# Oberon" Avenue of Trees" in taupe



## phantomsmom (Jul 22, 2009)

Newly arrived, my Avenue of Trees K2 cover in taupe. Thanks to a Kindler here and their discovery that the taupe color was shown under the DX covers on Oberon's website, I saw, I liked and I ordered! It's beautiful and protective without being bulky at all, even with both stiffners still in place. The color of the leather is real close on my monitor; your mileage may vary.

Jeri in PA


----------



## Neo (Mar 30, 2009)

Congratulations, it's gorgeous!!!!!!!!!

Funnily, I usually prefer the fern color (have the Forest in Fern myself), but on this particular design I have to say that I like the Taupe waaaayyyyy better! It seems to give the design much more depth, and is simply gorgeous.

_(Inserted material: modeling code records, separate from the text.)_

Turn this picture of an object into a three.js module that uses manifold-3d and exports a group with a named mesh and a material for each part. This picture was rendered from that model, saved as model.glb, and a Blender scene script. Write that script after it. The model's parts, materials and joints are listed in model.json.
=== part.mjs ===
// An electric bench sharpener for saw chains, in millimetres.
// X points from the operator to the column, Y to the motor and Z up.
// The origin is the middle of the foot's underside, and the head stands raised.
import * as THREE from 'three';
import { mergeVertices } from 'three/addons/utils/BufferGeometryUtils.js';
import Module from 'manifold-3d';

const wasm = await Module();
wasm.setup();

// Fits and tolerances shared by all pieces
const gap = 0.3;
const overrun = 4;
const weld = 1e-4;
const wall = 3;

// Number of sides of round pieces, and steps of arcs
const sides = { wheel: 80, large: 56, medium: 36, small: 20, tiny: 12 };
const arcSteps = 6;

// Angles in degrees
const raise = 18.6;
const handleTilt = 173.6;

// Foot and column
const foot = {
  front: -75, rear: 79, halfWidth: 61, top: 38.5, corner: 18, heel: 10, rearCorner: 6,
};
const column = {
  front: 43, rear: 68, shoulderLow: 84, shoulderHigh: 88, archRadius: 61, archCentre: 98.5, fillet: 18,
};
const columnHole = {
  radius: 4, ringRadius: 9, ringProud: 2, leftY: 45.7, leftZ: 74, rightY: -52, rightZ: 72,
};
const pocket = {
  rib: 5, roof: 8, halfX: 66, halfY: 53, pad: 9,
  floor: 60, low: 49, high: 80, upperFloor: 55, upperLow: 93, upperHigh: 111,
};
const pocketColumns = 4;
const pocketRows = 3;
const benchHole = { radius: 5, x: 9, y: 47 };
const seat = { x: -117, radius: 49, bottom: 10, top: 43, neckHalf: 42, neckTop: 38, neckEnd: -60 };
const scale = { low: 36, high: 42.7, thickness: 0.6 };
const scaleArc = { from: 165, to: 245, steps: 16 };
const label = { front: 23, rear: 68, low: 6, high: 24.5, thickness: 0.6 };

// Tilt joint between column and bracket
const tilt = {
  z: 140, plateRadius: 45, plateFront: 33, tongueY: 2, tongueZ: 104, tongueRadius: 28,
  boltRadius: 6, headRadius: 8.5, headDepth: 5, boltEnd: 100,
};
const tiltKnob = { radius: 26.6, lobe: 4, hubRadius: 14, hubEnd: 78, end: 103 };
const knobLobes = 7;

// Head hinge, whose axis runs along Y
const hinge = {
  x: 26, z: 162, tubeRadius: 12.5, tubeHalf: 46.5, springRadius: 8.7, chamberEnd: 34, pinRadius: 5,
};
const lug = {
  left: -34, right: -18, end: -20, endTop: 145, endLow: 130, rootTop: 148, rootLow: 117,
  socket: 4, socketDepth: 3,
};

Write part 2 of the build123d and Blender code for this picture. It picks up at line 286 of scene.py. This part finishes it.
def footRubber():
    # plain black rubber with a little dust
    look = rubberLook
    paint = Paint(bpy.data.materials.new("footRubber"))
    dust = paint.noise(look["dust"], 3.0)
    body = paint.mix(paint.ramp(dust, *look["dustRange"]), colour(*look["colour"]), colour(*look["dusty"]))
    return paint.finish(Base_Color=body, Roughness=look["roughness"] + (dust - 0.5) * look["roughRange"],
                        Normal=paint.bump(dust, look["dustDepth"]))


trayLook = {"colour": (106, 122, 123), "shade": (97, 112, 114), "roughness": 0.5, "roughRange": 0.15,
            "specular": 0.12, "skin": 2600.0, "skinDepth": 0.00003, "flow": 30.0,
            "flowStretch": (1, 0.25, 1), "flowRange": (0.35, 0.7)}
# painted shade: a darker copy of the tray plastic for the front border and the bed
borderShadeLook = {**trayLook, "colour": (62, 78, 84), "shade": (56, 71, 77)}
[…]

Enjoy your new cover - I know you will: I have had my Oberon for 4 months now and I'm still touching it all the time, the feeling is so nice. A friend of mine even asked me once if I was actually petting my cover while reading my book


----------



## nancyney (Jun 12, 2009)

That is beautiful!!!!  I love that design in taupe.  Thanks for posting the photo.


----------



## KindleKay (aka #1652) (Jan 20, 2009)

VERY pretty!!  I have never seen this cover in taupe before....


----------



## luvmy4brats (Nov 9, 2008)

That taupe color gets prettier every time I see it.


----------



## jazzi (May 4, 2009)

I didn't realize that was taupe.  I thought taupe was lighter, but that's definitely nice looking.


----------



## KindleKay (aka #1652) (Jan 20, 2009)

It almost looks saddle....


----------



## kevin63 (Feb 10, 2009)

That taupe is nice.  Looks like a light brown.  That is the darkest version of it I've seen so far.


----------



## jazzi (May 4, 2009)

It looks 'bronze'.


----------



## mlewis78 (Apr 19, 2009)

It looks like taupe to me, but on the Oberon website, some of the taupe covers look lighter to me, perhaps beige.  Taupe is darker than beige.  I have seen various shades of taupe among clothing and handbags, however.


----------



## Spiritwind 1 (Jun 18, 2009)

I love it. It looks rich and almost light brown!


----------



## Lynn (Nov 4, 2008)

phantomsmom said:


> Newly arrived, my Avenue of Trees K2 cover in taupe. Thanks to a Kindler here and their discovery that the taupe color was shown under the DX covers on Oberon's website, I saw, I liked and I ordered! It's beautiful and protective without being bulky at all, even with both stiffners still in place. The color of the leather is real close on my monitor; your mileage may vary.
> 
> Jeri in PA


Hey I think that was me! Do I get to use the Kindle enabler banner now? Now that I've seen a real one I need to order one also. Next paycheck I think.

Lynn L


----------



## DearReader (Jun 6, 2009)

I was in on this conversation too. I really love Avenue of Trees but didn't want it in fern. The taupe color looked so pale and washed out on the Oberon site that I decided against it. I loved the saddle color and went with Creekside Maple in saddle and am very happy with it (arrived yesterday, pix here). But if I had seen your pictures a little over a week ago I might have decided differently. Really beautiful. What I love about Avenue of Trees is the way the trees draw you in like a good book does, take another step, read another page...


----------



## Kathy (Nov 5, 2008)

The Taupe is much prettier in your pictures than on the Oberon site. Love it.


----------



## Googlegirl (Mar 4, 2009)

Your taupe cover looks the same color as my taupe Hokusai wave cover. 
I don't think it looks taupe at all. The raven cover in taupe on the Oberon site is what I was expecting. 

I call mine caramel.


----------



## F1Wild (Jun 15, 2009)

What a lovely cover and the color is mucho rich!  I agree, I expected the taupe to be much lighter/washed out, with a gray tone to it.  I think this color is a much prettier mushroom...or caramel...or...


----------



## Bren S. (May 10, 2009)

That is very definitely darker than the taupe that comes on the Raven covers.


----------



## koolmnbv (Mar 25, 2009)

Love that cover is it beautiful. I think the neutral toned oberons compliment almost every single design.


----------